Author(s)

S. J. van Vuuren

Abstract

Surface vortices have been classified [1] and are widely used as parametric criteria to evaluate the acceptability of the hydraulic inlet conditions at pumps. The geometry of the pump sump, pump inlet and the flow characteristics (fluid structure interaction) normally depict the tendency for the formation of surface vortices. The presence of surface vortices will invariably lead to un-uniform loading on the pump inlet, leading to vibration and possible structural failure. Current literature [2,3] reflects the submergence requirements at pump intakes to prevent the occurrence of surface vortices. The accepted hypothesis is that by increasing the submergence the formation of vortices will be reduced. This hypothesis is challenged on the basis that surface vortices can only occur when the vertical flow component is significant and that this can be limited by the accentuation of the horizontal flow velocity that will dissipate the vertical flow component and thus reduce the submergence requirement significantly. Physical and computational modelling was conducted to verify the relationship of flow velocities on the required submergence to prevent surface and subsurface vortices.

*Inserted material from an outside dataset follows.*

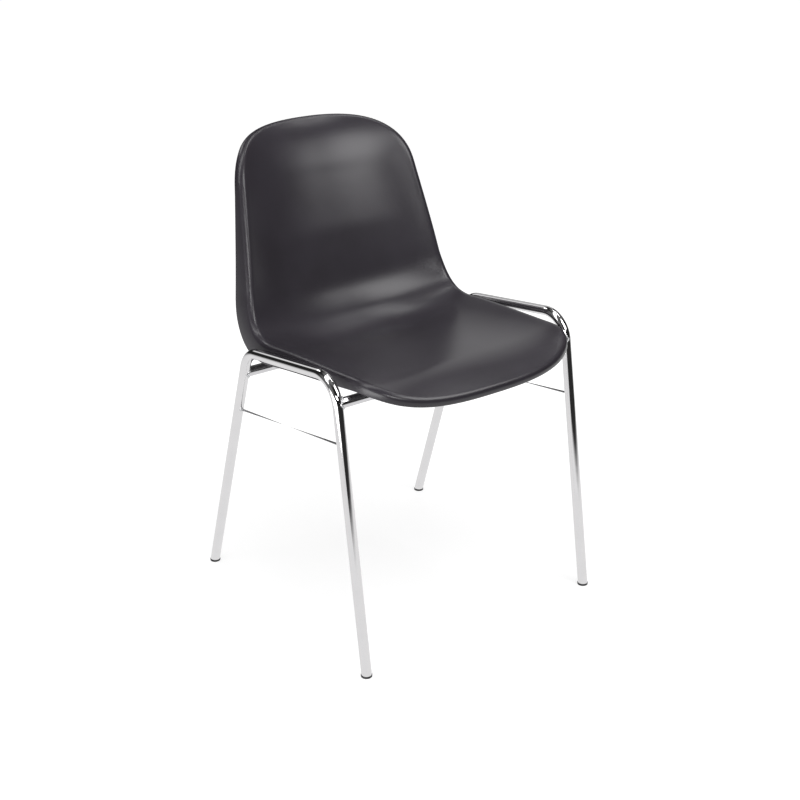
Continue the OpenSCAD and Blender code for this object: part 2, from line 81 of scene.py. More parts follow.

Keywords: pump intakes, vortices, deflector beam, vane turning box, submergence, swirl angle, pre-rotation, horizontal flow. 1 Introduction The criteria suggested for effective pump operation entail, the limitation of surface vortices, ensuring a balanced velocity distribution and limiting the prerotation at the pump inlet [4].

Keywords

pump intakes, vortices, deflector beam, vane turning box, submergence, swirl angle, pre-rotation, horizontal flow.